Since 2000, year of the inscription of the Island of Saint-Louis on the World Heritage List, conservation activities have been carried out with the support of France under the France-UNESCO Convention for Heritage and the Ministry of Foreign Affairs. This support comprises the provision of French expertise to the World Heritage Centre, as well as decentralised cooperation between the town of Saint-Louis (Senegal) and the urban community of metropolitan Lille (France), in order to strengthen conservation and presentation efforts for the site.
At the time of its inscription, the property had no appropriate management mechanism to deal with the preoccupying state of the built heritage. In order to respond to this need, several technical assistance and capacity-building operations were undertaken and a site manager was trained in the framework of the Africa 2009 Programme. The elaboration of a Conservation and Presentation Plan for the town, under the authority of the Senegalese Directorate for Cultural Heritage, was launched within the framework of the France-UNESCO Convention. In addition, the services of a French heritage architect were made available to the Cultural Heritage Directorate of Senegal, to finalise the Conservation Plan and follow up on progress achieved on the buildings within the listed perimeter, in coordination with the technical services of the town. The French authorities are also supporting the creation of a ‘heritage house’ that will serve as an information centre and coordination structure, and will house an apprentice school for architectural restoration and branches of the conservation professions.
Parallel to conservation and presentation activities, the Island of Saint-Louis has been retained as one of the pilot properties for the French intersectorial project for poverty alleviation through the optimisation and management of cultural resources. Seed money has been provided, enabling the implementation of restoration operations and the improvement of dwellings.

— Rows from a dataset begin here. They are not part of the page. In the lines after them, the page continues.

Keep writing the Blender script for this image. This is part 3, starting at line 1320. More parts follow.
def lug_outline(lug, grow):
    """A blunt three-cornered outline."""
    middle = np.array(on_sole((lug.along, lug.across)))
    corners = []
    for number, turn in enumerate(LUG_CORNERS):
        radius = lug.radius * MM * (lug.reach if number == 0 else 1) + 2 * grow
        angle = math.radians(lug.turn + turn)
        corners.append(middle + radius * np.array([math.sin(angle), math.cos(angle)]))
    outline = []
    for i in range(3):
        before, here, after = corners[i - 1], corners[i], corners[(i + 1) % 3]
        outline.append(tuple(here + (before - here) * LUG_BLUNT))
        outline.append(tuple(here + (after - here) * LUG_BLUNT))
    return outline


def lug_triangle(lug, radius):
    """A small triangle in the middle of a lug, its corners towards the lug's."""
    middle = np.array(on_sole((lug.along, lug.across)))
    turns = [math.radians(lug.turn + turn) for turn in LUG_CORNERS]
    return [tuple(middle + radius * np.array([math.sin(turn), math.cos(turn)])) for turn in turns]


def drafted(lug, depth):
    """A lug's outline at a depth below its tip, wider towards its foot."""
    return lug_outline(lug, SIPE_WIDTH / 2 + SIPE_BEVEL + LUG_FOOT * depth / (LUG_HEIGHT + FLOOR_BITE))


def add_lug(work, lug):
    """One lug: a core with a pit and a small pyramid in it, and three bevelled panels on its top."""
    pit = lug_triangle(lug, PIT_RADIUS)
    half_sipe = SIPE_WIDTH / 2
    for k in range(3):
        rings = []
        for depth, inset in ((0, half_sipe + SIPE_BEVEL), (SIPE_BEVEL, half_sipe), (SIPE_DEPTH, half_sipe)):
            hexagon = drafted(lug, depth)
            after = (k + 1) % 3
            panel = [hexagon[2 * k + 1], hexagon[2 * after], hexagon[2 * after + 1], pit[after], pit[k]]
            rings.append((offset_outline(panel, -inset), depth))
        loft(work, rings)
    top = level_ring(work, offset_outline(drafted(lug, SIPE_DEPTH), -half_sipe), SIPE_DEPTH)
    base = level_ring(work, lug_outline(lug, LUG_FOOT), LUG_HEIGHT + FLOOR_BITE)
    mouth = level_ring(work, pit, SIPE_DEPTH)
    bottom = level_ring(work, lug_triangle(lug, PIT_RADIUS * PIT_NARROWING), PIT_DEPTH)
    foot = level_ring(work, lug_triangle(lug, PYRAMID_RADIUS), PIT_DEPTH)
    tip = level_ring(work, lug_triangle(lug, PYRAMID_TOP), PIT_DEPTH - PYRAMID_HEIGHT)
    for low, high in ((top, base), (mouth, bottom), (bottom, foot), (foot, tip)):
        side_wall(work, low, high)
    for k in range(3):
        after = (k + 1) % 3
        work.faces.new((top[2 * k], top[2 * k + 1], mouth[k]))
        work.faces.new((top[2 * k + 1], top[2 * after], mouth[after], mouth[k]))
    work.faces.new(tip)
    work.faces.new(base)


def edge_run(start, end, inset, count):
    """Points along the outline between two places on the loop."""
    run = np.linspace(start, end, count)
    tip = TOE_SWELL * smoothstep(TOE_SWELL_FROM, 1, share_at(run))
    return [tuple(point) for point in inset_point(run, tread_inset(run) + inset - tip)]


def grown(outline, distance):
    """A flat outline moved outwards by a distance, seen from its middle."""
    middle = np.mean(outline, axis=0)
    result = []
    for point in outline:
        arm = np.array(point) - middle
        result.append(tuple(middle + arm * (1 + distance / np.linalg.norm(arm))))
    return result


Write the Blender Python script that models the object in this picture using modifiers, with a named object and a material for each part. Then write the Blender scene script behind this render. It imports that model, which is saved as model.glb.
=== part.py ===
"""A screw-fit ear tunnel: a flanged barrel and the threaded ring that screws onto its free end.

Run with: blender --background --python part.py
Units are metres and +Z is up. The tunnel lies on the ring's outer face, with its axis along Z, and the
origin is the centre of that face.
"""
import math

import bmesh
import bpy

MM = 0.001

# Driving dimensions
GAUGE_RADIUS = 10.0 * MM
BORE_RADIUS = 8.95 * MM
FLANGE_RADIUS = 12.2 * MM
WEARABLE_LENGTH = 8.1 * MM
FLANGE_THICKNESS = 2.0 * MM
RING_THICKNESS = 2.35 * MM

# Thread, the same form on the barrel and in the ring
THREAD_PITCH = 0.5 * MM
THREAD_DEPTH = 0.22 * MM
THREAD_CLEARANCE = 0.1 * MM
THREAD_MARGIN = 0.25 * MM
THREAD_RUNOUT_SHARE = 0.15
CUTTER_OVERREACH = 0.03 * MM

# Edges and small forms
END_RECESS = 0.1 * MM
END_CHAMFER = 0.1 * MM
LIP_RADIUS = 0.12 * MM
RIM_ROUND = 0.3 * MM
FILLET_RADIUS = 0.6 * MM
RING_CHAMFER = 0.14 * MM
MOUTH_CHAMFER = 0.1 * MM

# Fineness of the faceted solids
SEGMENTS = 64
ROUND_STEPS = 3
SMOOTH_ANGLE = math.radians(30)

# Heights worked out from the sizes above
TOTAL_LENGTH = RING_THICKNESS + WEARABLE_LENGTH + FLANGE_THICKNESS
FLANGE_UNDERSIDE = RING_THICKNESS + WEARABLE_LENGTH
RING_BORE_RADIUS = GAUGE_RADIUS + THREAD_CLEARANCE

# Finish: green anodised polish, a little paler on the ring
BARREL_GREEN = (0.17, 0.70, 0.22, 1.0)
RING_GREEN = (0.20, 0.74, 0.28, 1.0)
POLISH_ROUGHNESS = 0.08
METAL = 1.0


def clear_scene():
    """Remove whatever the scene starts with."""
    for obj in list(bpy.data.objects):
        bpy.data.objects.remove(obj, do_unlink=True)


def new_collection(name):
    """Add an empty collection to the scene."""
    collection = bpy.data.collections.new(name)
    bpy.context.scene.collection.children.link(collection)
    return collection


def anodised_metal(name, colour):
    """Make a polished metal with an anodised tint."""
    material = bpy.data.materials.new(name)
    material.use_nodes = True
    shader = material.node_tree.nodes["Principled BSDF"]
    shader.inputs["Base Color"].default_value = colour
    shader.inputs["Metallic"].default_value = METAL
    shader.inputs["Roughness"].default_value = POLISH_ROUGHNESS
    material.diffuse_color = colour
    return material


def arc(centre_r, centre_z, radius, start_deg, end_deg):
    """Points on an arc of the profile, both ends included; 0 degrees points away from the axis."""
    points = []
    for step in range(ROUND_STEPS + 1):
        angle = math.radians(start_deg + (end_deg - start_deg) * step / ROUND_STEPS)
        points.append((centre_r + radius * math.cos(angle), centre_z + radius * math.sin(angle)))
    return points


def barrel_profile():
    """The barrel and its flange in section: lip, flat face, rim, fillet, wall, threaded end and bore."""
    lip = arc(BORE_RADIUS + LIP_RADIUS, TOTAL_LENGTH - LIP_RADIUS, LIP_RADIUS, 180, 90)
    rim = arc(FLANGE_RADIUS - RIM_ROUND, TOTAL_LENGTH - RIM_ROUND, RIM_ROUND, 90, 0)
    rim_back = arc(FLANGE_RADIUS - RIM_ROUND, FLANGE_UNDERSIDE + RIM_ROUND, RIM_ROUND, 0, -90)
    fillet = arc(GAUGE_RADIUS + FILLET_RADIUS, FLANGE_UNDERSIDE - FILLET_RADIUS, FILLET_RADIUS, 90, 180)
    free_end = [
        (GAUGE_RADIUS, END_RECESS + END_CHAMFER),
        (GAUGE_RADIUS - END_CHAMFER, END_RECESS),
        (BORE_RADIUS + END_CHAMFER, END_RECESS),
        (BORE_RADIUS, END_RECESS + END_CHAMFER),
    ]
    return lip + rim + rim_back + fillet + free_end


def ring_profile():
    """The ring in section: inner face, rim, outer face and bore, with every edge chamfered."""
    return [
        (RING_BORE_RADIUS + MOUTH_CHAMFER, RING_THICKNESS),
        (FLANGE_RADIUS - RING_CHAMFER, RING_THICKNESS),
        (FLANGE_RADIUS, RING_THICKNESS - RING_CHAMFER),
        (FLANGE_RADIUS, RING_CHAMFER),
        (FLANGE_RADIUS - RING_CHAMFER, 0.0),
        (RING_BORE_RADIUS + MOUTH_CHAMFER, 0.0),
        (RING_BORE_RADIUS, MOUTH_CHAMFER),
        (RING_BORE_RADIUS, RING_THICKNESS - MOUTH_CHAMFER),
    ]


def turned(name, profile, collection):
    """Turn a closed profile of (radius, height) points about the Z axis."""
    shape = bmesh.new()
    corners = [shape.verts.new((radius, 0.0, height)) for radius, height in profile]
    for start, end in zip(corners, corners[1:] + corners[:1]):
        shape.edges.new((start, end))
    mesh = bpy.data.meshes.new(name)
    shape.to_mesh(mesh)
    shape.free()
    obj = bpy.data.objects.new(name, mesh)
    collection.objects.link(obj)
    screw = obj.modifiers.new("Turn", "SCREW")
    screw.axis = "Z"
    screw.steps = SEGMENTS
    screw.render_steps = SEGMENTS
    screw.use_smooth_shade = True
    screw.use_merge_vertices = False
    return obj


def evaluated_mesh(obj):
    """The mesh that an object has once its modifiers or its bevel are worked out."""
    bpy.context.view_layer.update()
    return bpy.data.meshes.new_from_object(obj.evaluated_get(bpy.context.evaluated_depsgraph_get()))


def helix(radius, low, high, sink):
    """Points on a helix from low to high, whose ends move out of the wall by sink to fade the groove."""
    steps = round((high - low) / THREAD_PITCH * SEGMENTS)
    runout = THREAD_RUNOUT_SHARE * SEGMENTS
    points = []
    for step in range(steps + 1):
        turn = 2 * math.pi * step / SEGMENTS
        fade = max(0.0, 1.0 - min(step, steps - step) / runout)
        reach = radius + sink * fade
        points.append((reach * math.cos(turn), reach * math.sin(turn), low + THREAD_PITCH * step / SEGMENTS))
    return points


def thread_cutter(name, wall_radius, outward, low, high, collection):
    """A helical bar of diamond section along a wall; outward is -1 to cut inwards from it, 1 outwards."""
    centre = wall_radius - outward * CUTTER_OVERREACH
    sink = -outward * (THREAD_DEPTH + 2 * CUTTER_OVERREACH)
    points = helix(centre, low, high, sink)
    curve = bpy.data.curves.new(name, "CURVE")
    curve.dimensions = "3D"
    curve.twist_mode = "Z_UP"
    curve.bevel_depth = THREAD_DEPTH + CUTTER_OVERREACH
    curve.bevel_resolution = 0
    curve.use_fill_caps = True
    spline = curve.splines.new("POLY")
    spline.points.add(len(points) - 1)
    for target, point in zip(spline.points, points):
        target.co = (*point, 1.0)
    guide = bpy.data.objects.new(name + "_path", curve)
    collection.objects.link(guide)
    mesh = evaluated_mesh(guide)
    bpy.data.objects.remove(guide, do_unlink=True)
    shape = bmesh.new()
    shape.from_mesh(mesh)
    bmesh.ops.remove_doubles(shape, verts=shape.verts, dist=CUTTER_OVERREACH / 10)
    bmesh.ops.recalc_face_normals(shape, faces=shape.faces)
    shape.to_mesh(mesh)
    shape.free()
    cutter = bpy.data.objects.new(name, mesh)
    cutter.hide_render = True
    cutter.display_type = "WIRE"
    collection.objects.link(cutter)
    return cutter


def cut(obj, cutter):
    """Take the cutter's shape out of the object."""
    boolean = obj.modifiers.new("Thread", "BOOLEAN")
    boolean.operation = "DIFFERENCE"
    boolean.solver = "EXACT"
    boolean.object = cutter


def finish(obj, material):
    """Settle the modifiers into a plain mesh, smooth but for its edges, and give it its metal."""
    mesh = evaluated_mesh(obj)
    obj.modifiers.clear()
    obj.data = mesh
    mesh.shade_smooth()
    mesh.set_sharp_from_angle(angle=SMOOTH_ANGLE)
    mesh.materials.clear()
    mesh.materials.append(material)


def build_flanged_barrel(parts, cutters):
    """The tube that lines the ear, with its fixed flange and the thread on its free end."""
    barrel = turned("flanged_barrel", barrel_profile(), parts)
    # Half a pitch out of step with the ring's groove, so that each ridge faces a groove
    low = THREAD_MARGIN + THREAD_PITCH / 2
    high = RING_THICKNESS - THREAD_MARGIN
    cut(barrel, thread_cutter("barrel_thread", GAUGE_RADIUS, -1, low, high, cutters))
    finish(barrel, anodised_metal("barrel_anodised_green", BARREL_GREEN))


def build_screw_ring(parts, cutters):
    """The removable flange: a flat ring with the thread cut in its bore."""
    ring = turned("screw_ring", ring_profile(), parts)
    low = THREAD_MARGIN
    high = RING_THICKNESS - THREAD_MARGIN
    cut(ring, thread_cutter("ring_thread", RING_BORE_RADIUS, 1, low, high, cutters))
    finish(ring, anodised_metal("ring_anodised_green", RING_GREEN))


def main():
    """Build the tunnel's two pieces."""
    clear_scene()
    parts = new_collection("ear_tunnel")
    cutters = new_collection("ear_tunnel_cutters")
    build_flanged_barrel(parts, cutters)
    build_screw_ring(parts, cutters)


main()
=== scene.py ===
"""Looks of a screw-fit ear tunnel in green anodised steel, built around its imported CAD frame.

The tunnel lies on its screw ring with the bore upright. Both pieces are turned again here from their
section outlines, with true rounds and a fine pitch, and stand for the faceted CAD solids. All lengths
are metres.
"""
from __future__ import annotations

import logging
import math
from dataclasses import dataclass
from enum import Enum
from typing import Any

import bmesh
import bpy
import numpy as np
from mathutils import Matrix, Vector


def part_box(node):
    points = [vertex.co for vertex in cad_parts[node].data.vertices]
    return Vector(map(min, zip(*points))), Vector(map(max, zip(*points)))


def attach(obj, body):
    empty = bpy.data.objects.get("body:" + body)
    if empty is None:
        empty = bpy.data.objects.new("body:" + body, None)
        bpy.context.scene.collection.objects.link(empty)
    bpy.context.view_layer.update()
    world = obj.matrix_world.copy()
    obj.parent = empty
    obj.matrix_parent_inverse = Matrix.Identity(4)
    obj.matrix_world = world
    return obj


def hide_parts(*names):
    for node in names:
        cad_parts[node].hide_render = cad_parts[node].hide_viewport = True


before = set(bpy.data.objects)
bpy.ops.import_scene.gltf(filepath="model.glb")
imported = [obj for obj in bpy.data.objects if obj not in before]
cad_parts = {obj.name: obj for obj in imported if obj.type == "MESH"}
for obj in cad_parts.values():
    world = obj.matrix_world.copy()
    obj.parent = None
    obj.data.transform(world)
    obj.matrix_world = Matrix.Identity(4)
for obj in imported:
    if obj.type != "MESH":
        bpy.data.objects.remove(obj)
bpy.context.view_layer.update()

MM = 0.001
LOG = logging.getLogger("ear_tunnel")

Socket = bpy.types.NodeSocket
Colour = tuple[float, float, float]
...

A UNESCO mission comprising French and World Heritage Centre experts was sent to the Island of Saint-Louis, from 26 March to 3 April 2004, to evaluate the built heritage inscribed on the World Heritage List and propose appropriate measures for the management of the property to the governing authorities. The mission report submitted to the World Heritage Centre indicated the following:
a) The urban property is threatened and the Faidherbe Bridge, linking the town to the listed ensemble, is in a serious state of degradation. Interventions by the municipality likely to alter the aspect of this landscape with unsuitable constructions, opaque fences or vegetal barriers implanted with no prior analysis of the possible visual impact or regard for the harmony and the continuity of the areas were noted;
b) About 60 public and private buildings are today seriously threatened with collapse. This danger is characterised by the dilapidated state of all of the supporting masonry components, including the balconies, and the lack of watertightness of the covering elements (terraces and roofs). The presumed causes of this threatening situation are diverse: lack of maintenance by the owners, illegal occupation, deliberate abandon or with speculative intention. Many of these endangered houses are either inhabited by squatter families, or are unoccupied through choice and control of an identified owner, or are in a state of ruin. The mission also stressed that these buildings presented an imminent danger, and occupying families risked being the primary victims of the inevitable collapse of the constructions - a recent collapse had caused the death of a child, buried in the rubble. Expertise and concertations have stressed the need for urgent intervention by the competent responsible services, in order to consolidate the buildings threatened with ruin and protect the occupants from imminent danger.
The mission report further stressed the urgent need for the preservation and presentation of the old buildings, to halt the phenomenon of their degradation and demolition that encouraged:
i) real estate speculation and the eviction of the poorest inhabitants;
ii) local market construction trend (promoters and entrepreneurs) towards new constructions rather than the restoration of existing buildings;
iii) abandon of the Island by the middle classes in favour of the outskirts of the town;
iv) construction of architecturally heteroclite buildings, in total contradiction with the historic heritage that irremediably distorts the historic coherence of the urban site.
In conclusion, despite efforts made thanks to support from France, the integrity of the property remains gravely threatened and its state of degradation is cause for serious concern. Too often architectural witnesses to the past disappear through demolition and numerous unauthorised or poorly supervised « restoration » projects. New public or private buildings, authorised or not, are not in harmony with the exceptional urban ensemble (scale, type, style) and occult the subsisting elements. In January 2004, the Director of the World Heritage Centre sent a letter to the Ministry of Culture and Listed Heritage of Senegal expressing concern.
The Government of Belgium (Walloon Region, City of Liège) also supports the conservation activities in Saint-Louis and its assistance has in particular enabled the restoration of the old Territorial Assembly that will house the future Regional Council.
UNESCO made a proposal to the Senegalese authorities to organise, jointly with the municipal authorities, an event in Paris convening the different partners and international funding institutions involved, to encourage the different parties to work together towards a common goal to safeguard this World Heritage property. It should also be noted that in October 2004, a joint expertise and evaluation mission comprising representatives of UNESCO, France, and the urban community of Metropolitan Lille, again went to the Island of Saint-Louis to oversee the installation of the inventory database and the site plan carried out in the framework of the decentralised cooperation Saint-Louis–Metropolitan Lille Urban Community, by the Architectural School of Lille (France).